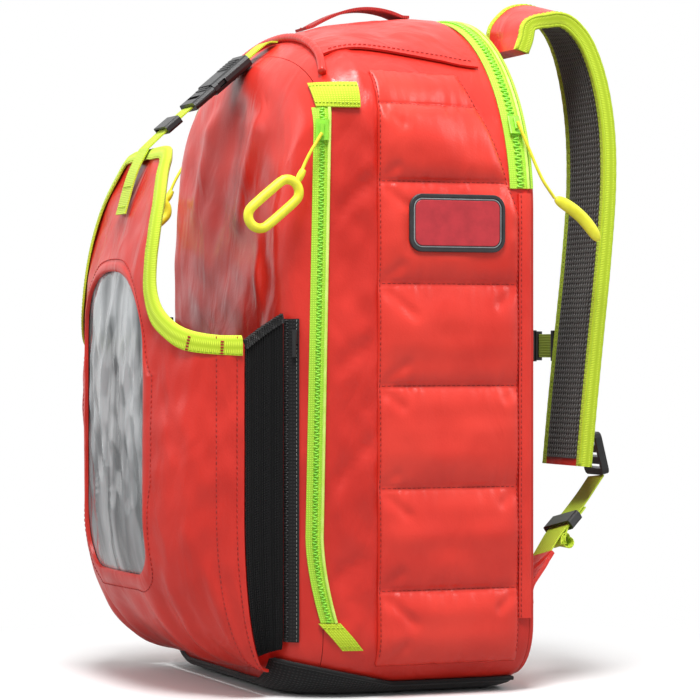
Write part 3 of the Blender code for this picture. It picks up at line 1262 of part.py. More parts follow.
def make_strap_hardware():
    """Ladder locks, the webbing through them, elastic keepers and the corner tabs."""
    for side, sign in SIDES:
        x = sign * STRAP_CENTRE_X
        end_y, end_z = strap_route(side)[-1]
        outer = end_y + STRAP_THICK / 2
        across = np.array([float(sign), 0, 0])
        lock_y = outer + LOCK_STAND
        lock_z = end_z + LOCK_ABOVE_END
        face = STRAP_THICK / 2 + WEBBING_THICK / 2 + GAP
        lock_up, lock_out = lock_axes()
        middle = np.array([x, lock_y, lock_z])
        above = middle + lock_up * (LOCK_HEIGHT / 2 + 2 * GAP) - lock_out * 0.0018
        below = middle - lock_up * (LOCK_HEIGHT / 2 + 4 * GAP) - lock_out * 0.0018
        hang = [(x, strap_depth_at(end_z + 0.070) + face, end_z + 0.070),
                (x, strap_depth_at(end_z + 0.052) + face + LAY, end_z + 0.052),
                (x, (outer + lock_y) / 2 + 0.004, end_z + 0.040),
                above]
        ribbon("lock_webbing_" + side, smooth_path(hang, 7), across, LOWER_WEBBING_WIDTH,
               WEBBING_THICK, "lime_webbing")
        make_ladder_lock(side, x, lock_y, lock_z)
        low = [below,
               (x * 1.03, lock_y - 0.011, lock_z - 0.036), (x * 1.12, lock_y - 0.029, lock_z - 0.052),
               (x * 1.22, lock_y - 0.047, lock_z - 0.066), (x * 1.30, lock_y - 0.062, lock_z - 0.082)]
        path = smooth_path(low, 12)
        ribbon("lower_webbing_" + side, path, across, LOWER_WEBBING_WIDTH, WEBBING_THICK, "lime_webbing")
        make_keeper(side, path, across)
        make_corner_tab(side, sign, path[-1], unit(path[-1] - path[-2]))


def lock_axes():
    """Upward and outward directions of a ladder lock at rest."""
    tilt = math.radians(LOCK_LEAN_DEG)
    return np.array([0, math.sin(tilt), math.cos(tilt)]), np.array([0, math.cos(tilt), -math.sin(tilt)])


def make_ladder_lock(side, x, y, z):
    """A ladder lock: a frame with two bars and the slots between them."""
    up, out = lock_axes()
    frame = (np.array([1.0, 0, 0]), up, out)
    lock = block("ladder_lock_" + side, (x, y, z), frame, (LOCK_WIDTH, LOCK_HEIGHT, LOCK_THICK),
                 "black_plastic", 0.004)
    for level in (0.0095, -0.0005, -0.0105):
        slot = block("slot", np.array([x, y, z]) + up * level, frame,
                     (LOWER_WEBBING_WIDTH + 0.001, LOCK_SLOT, LOCK_THICK * 3), "black_plastic")
        cut(lock, slot)
    top_bar = np.array([x, y, z]) + up * LOCK_BAR
    carry(joint_empty("joint_lock_" + side, top_bar), lock)


def make_keeper(side, path, across):
    """A black elastic keeper round the lower webbing."""
    middle = len(path) // 2
    centre = (path[middle] + path[middle + 1]) / 2
    along = unit(path[middle + 1] - path[middle])
    wide = unit(across - along * np.dot(across, along))
    out = np.cross(along, wide)
    frame = (wide, out, along)
    keeper = block("webbing_keeper_" + side, centre, frame,
                   (LOWER_WEBBING_WIDTH + 0.0060, 0.0088, KEEPER_LENGTH), "black_nylon", 0.0018)
    hole = block("hole", centre, frame, (LOWER_WEBBING_WIDTH + 0.0016, 0.0056, KEEPER_LENGTH * 2),
                 "black_nylon")
    cut(keeper, hole)
    carry(joint_empty("joint_keeper_" + side, centre), keeper)


def make_corner_tab(side, sign, end, along):
    """A red tab sewn to the back panel's lower corner, reaching out to the lower webbing."""
    half_thick = 0.0021
    seat = REAR_Y + GAP + PANEL_THICK + GAP + half_thick
    path = smooth_path([(end[0] + sign * 0.012, seat + 0.0012, end[2] - 0.038),
                        (end[0] + sign * 0.011, seat + 0.0022, end[2] - 0.024),
                        tuple(end + along * 0.011), tuple(end + along * 2 * GAP)], 6)
    section = rounded_rectangle(0.017, half_thick, 0.0012, steps=1)
    sweep("corner_tab_" + side, path, (sign, 0, 0), section, "red_tarpaulin", 50)


def make_sternum():
    """Sternum strap: a slider on each shoulder strap, webbing and a small buckle."""
    y = strap_depth_at(STERNUM_Z)
    edge = STRAP_CENTRE_X - STRAP_WIDTH / 2
    frame = (np.array([1.0, 0, 0]), np.array([0, 1.0, 0]), np.array([0, 0, 1.0]))
    slider_wide = STERNUM_SLIDER[0]
    inner = edge - slider_wide - 2 * GAP
    for side, sign in SIDES:
        slider = block("sternum_slider_" + side, (sign * (edge - GAP - slider_wide / 2), y, STERNUM_Z),
                       frame, STERNUM_SLIDER, "black_plastic", 0.002)
        path = [(sign * inner, y, STERNUM_Z), (sign * (STERNUM_BUCKLE_HALF + GAP), y, STERNUM_Z)]
        webbing = ribbon("sternum_webbing_" + side, path, (0, 0, 1), STERNUM_WIDTH, WEBBING_THICK,
                         "lime_webbing")
        runner = joint_empty("joint_sternum_" + side, (sign * edge, y, STERNUM_Z))
        carry(runner, slider, webbing)
        if side == "left":
            long = 0.030
            socket = block("sternum_socket", (long / 2 - STERNUM_BUCKLE_HALF, y, STERNUM_Z), frame,
                           (long, 0.0085, 0.027), "black_plastic", 0.0025)
            cut(socket, block("mouth", (0.004, y, STERNUM_Z), frame, (0.022, 0.0050, 0.021),
                              "black_plastic"))
            carry(runner, socket)
        else:
            long = 0.0115
            plug = block("sternum_plug", (STERNUM_BUCKLE_HALF - long / 2, y, STERNUM_Z), frame,
                         (long, 0.0070, 0.025), "black_plastic", 0.002)
            cut(plug, block("tongue", (0.0045, y, STERNUM_Z), frame, (0.012, 0.0042, 0.0195),
                            "black_plastic"), "UNION")
            carry(joint_empty("joint_sternum_release", (0.01, y, STERNUM_Z), runner), plug)


# ---------------------------------------------------------------- assembly
HARNESS_JOINTS = ("joint_lock_", "joint_keeper_", "joint_sternum_")


def hang_sleeve():
    """Put the sleeve on its fold line and the buckle's plug on its slide."""
    fold = joint_empty("joint_sleeve_fold", (0.0, SLEEVE_REAR_Y, SLEEVE_BOTTOM_Z))
    names = ("sleeve_front", "sleeve_window", "sleeve_binding", "sleeve_gusset_right", "sleeve_gusset_left",
             "closure_webbing_lower", "closure_keeper")
    carry(fold, *[bpy.data.objects[name] for name in names])
    start, _, along, _, _ = closure_frame()
    mouth = start + along * (BUCKLE_START + SOCKET_LENGTH)
    carry(joint_empty("joint_buckle_release", mouth, fold), bpy.data.objects["buckle_plug"])


def hang_harness():
    """Put the back panel and all that is sewn to it on the line where the panel folds open."""
    low = float(bottom_height(np.array(REAR_Y)))
    fold = joint_empty("joint_main_opening", (0.0, REAR_Y + GAP / 2, low))
    names = ["back_panel", "frame_sheet", "panel_zip_tape", "back_pad"]
    for side, _ in SIDES:
        names += ["shoulder_pad_" + side, "lock_webbing_" + side, "lower_webbing_" + side,
                  "corner_tab_" + side]
    carry(fold, *[bpy.data.objects[name] for name in names])
    for item in list(bpy.data.objects):
        if item.parent is None and item.name.startswith(HARNESS_JOINTS):
            item.parent = fold
            item.location = np.array(item.location) - world_place(fold)


def build():
    clear_scene()
    make_rear_shell()
    make_front_shell()
    make_boot()
    make_quilts()
    make_top_panel()
    make_hood_piping()
    make_grab_handle()
    make_side_zips()
    make_zip_tabs()
    make_side_sliders()
    make_rear_zip()
    make_rear_flaps()
    make_rear_slider()
    make_badge()
    make_sleeve_zips()
    make_sleeve_sliders()
    make_sleeve_front()
    make_window()
    make_binding()
    make_gussets()
    make_closure()
    make_back_panel()
    make_panel_zip()
    make_back_pad()
    make_shoulder_straps()
    make_strap_hardware()
    make_sternum()
    hang_sleeve()
    hang_harness()


build()
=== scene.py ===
"""Looks of the trauma backpack: cloth, webbing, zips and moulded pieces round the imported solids.

Metres, +Z up, in the pack's own frame: the sleeve faces -Y, the harness +Y, the patch +X.
"""
import json
import math

import bmesh
import bpy
import numpy as np
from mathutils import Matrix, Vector


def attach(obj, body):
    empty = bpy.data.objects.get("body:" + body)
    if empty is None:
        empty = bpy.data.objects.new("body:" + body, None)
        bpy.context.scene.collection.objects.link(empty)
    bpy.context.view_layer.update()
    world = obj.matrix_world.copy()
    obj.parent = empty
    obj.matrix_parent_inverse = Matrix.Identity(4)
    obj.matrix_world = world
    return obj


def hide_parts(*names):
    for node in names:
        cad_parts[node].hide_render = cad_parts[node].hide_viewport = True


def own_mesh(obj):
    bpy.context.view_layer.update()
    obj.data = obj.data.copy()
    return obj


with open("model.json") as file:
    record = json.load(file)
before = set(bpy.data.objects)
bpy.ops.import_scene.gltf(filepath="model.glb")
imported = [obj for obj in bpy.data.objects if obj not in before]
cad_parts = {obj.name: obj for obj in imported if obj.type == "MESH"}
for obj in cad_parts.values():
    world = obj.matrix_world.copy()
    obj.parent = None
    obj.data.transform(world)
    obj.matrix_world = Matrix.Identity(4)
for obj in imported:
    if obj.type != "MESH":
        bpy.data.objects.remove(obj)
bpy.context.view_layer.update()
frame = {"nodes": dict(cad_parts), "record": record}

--

## SHORT PROBLEM
Extract the closing run of lines, starting with the one containing "make_side_sliders()" and ending at the last, exactly as written.

## EXPECTED OUTPUT
    make_side_sliders()
    make_rear_zip()
    make_rear_flaps()
    make_rear_slider()
    make_badge()
    make_sleeve_zips()
    make_sleeve_sliders()
    make_sleeve_front()
    make_window()
    make_binding()
    make_gussets()
    make_closure()
    make_back_panel()
    make_panel_zip()
    make_back_pad()
    make_shoulder_straps()
    make_strap_hardware()
    make_sternum()
    hang_sleeve()
    hang_harness()


build()
=== scene.py ===
"""Looks of the trauma backpack: cloth, webbing, zips and moulded pieces round the imported solids.

Metres, +Z up, in the pack's own frame: the sleeve faces -Y, the harness +Y, the patch +X.
"""
import json
import math

import bmesh
import bpy
import numpy as np
from mathutils import Matrix, Vector


def attach(obj, body):
    empty = bpy.data.objects.get("body:" + body)
    if empty is None:
        empty = bpy.data.objects.new("body:" + body, None)
        bpy.context.scene.collection.objects.link(empty)
    bpy.context.view_layer.update()
    world = obj.matrix_world.copy()
    obj.parent = empty
    obj.matrix_parent_inverse = Matrix.Identity(4)
    obj.matrix_world = world
    return obj


def hide_parts(*names):
    for node in names:
        cad_parts[node].hide_render = cad_parts[node].hide_viewport = True


def own_mesh(obj):
    bpy.context.view_layer.update()
    obj.data = obj.data.copy()
    return obj


with open("model.json") as file:
    record = json.load(file)
before = set(bpy.data.objects)
bpy.ops.import_scene.gltf(filepath="model.glb")
imported = [obj for obj in bpy.data.objects if obj not in before]
cad_parts = {obj.name: obj for obj in imported if obj.type == "MESH"}
for obj in cad_parts.values():
    world = obj.matrix_world.copy()
    obj.parent = None
    obj.data.transform(world)
    obj.matrix_world = Matrix.Identity(4)
for obj in imported:
    if obj.type != "MESH":
        bpy.data.objects.remove(obj)
bpy.context.view_layer.update()
frame = {"nodes": dict(cad_parts), "record": record}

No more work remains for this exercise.